The neurologists, physical trainers, athletes and others attending Young’s talk at a summit on concussions in sports chuckled at the anecdote. But Young said, “I don’t laugh. I think, ‘Oh my gosh — is this the beginning of the end?’”

Young described the symptoms he has experienced since his career ended as mild. But he knows that makes him fortunate among former NFL players, many of whom have struggled with brain damage linked to the head trauma they sustained over decades in football. And Young says he worries that more severe effects from all those blows to the head could pop up for him as well some day.

“That’s the nefarious nature of head injuries and the brain,” Young said.

More than 150 people attended the Stanford Sports Concussion Summit, which also included talks from renown researchers and, in Stanford Athletics’ “Hall of Champions,” demonstrations of the latest technology to diagnose and treat concussions and mild traumatic brain injuries in athletes, juxtaposed with trophies from Rose Bowls and national titles.

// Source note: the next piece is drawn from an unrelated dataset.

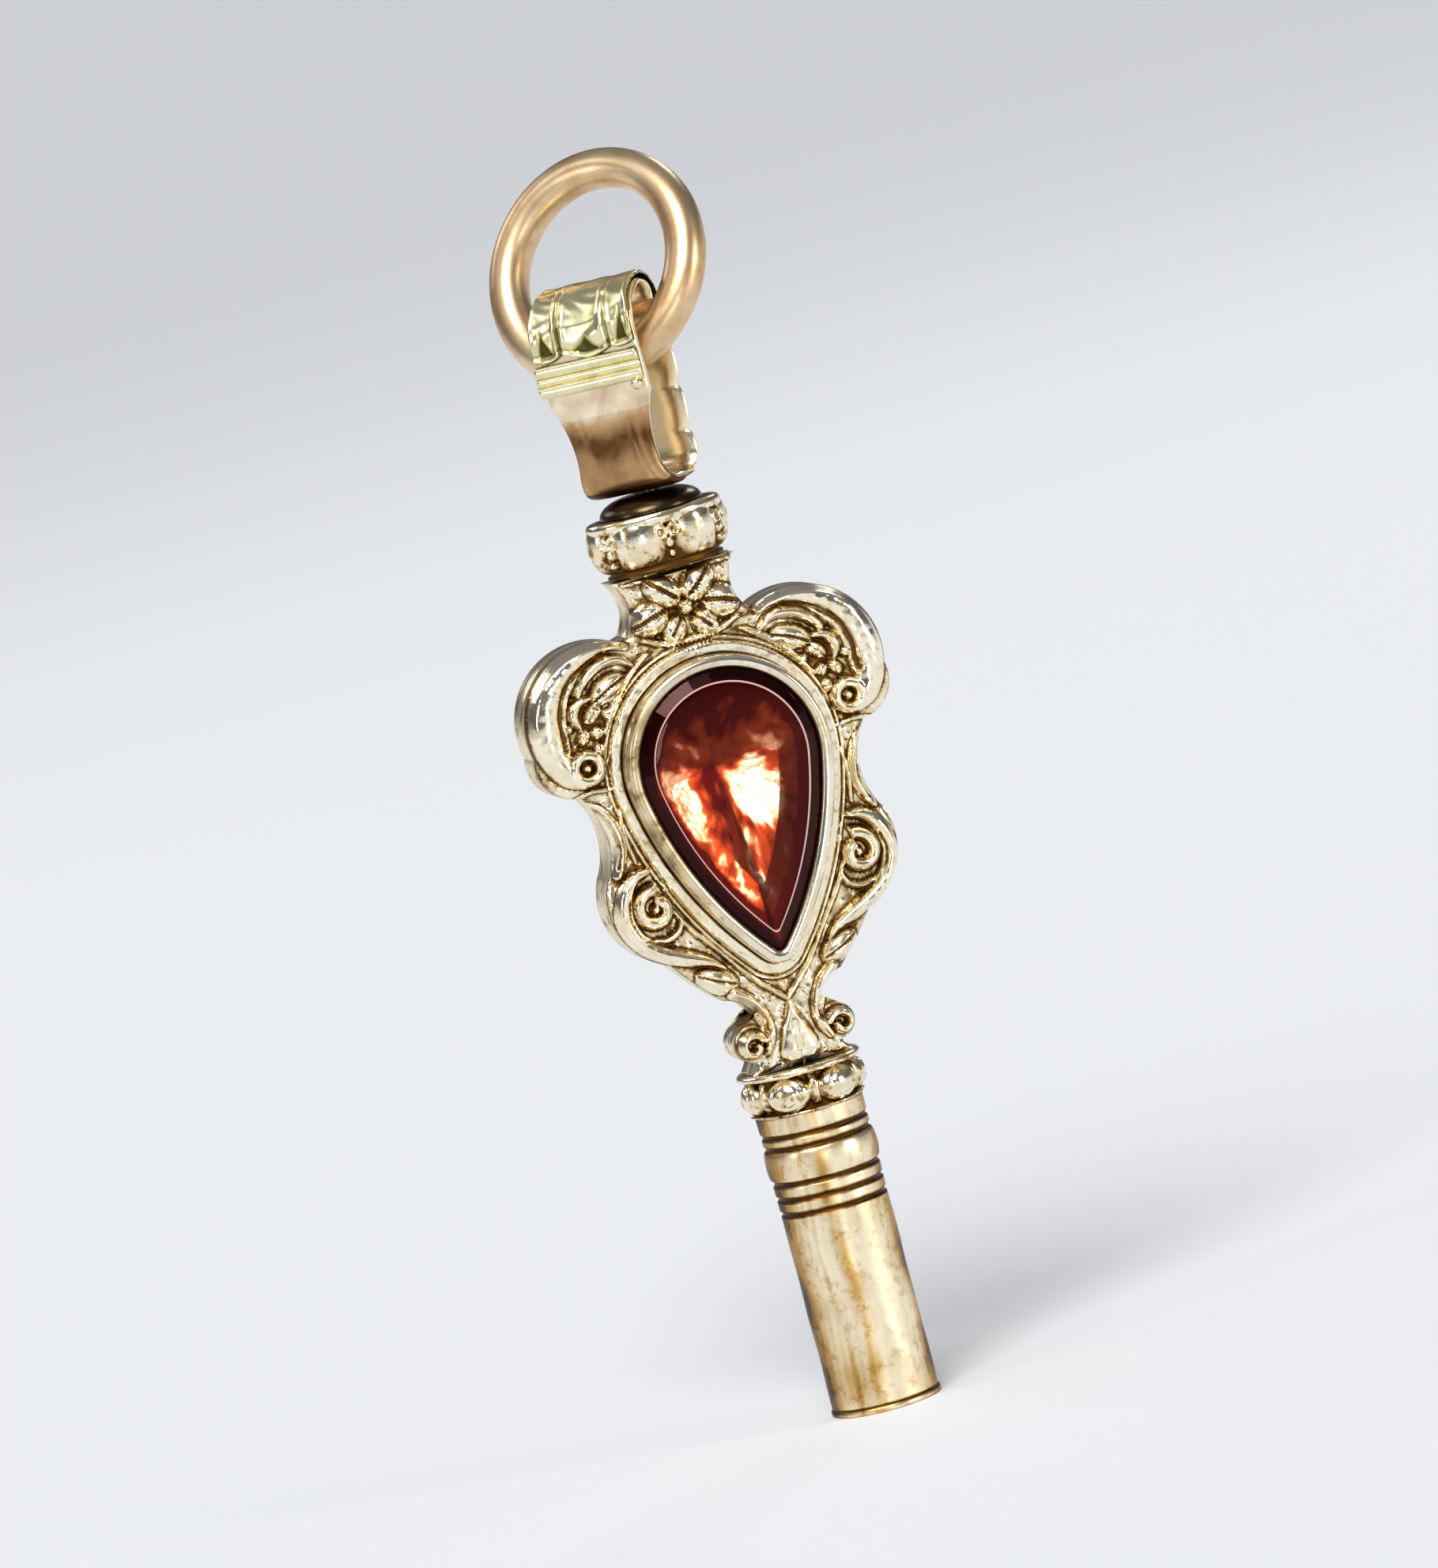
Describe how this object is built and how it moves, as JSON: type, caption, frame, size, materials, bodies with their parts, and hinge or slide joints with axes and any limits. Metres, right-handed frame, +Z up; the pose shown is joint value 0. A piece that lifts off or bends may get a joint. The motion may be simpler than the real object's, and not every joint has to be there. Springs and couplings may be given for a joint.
{
  "type": "watch key",
  "caption": "Pendant watch key with a square-socket pipe, a scrolled body set with a pear-shaped red stone, a swivelling strap bail and a hanging ring.",
  "frame": {"origin": "centre of the pipe's mouth, on its end face", "axes": "+Z up along the key's axis from the pipe to the ring, -Y out of the front stone, +X to the right seen from the front"},
  "size_m": [0.0102, 0.0059, 0.0352],
  "materials": {
    "body_gold": "polished pale gold with brown tarnish in its hollows",
    "pipe_gold": "polished yellow gold, worn along its length",
    "bail_gold": "satin rose-brown gold",
    "leaf_gold": "polished greenish gold",
    "rose_gold": "worn rose gold wire",
    "dark_gold": "dark tarnished gold",
    "core_steel": "dull turned steel",
    "cast_filling": "grey cast filling metal",
    "bright_foil": "bright orange-red foil",
    "red_stone": "polished cut red paste"
  },
  "bodies": {
    "key": {"pipe_core": "core_steel", "pipe_casing": "pipe_gold", "pipe_collar": "body_gold", "front_shell": "body_gold", "back_shell": "body_gold", "body_fill": "cast_filling", "front_bezel": "body_gold", "front_foil": "bright_foil", "front_stone": "red_stone", "back_bezel": "body_gold", "back_foil": "bright_foil", "back_stone": "red_stone", "crown": "body_gold", "swivel_dome": "dark_gold", "swivel_rivet": "core_steel"},
    "bail": {"bail_strap": "bail_gold", "bail_leaf": "leaf_gold", "bail_band": "leaf_gold"},
    "ring": {"hanging_ring": "rose_gold"}
  },
  "joints": [
    {"name": "bail_swivel", "type": "hinge", "parent": "key", "child": "bail", "pos_m": [0, 0, 0.02595], "axis": [0, 0, 1], "continuous": true},
    {"name": "ring_swing", "type": "hinge", "parent": "bail", "child": "ring", "pos_m": [0.00023, -0.0002, 0.0298], "axis": [-0.7547, 0.6561, 0], "range_deg": [-55, 100]}
  ]
}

While football at large takes concussions far more seriously today than when Young entered the NFL in the 1980s, he noted that treating those injuries still puts doctors at odds with players, who usually don’t want to be kept off the field, and coaches who feel the same way about their stars. That tension will exist until there is a “sea change” in football and sports more broadly, he said.

“Everyone’s super serious about it,” Young said. “But it’s still a doctor on the sideline, under incredible pressure, trying to figure out whether someone’s OK or not. That’s a tough spot to be in.”

Young spoke as part of a panel discussion that included Gary Steinberg, Stanford’s chairman of neurosurgery and the 49ers’ team neurosurgeon during the 1990s, and William Maloney, a Stanford professor of orthopedic surgery and team physician for the 49ers and the Golden State Warriors.

Much of the discussion centered on the difficulty of accurately diagnosing concussions — particularly in the middle of a game, when doctors have limited time to examine a player and the push to get him or her back into the action is most urgent.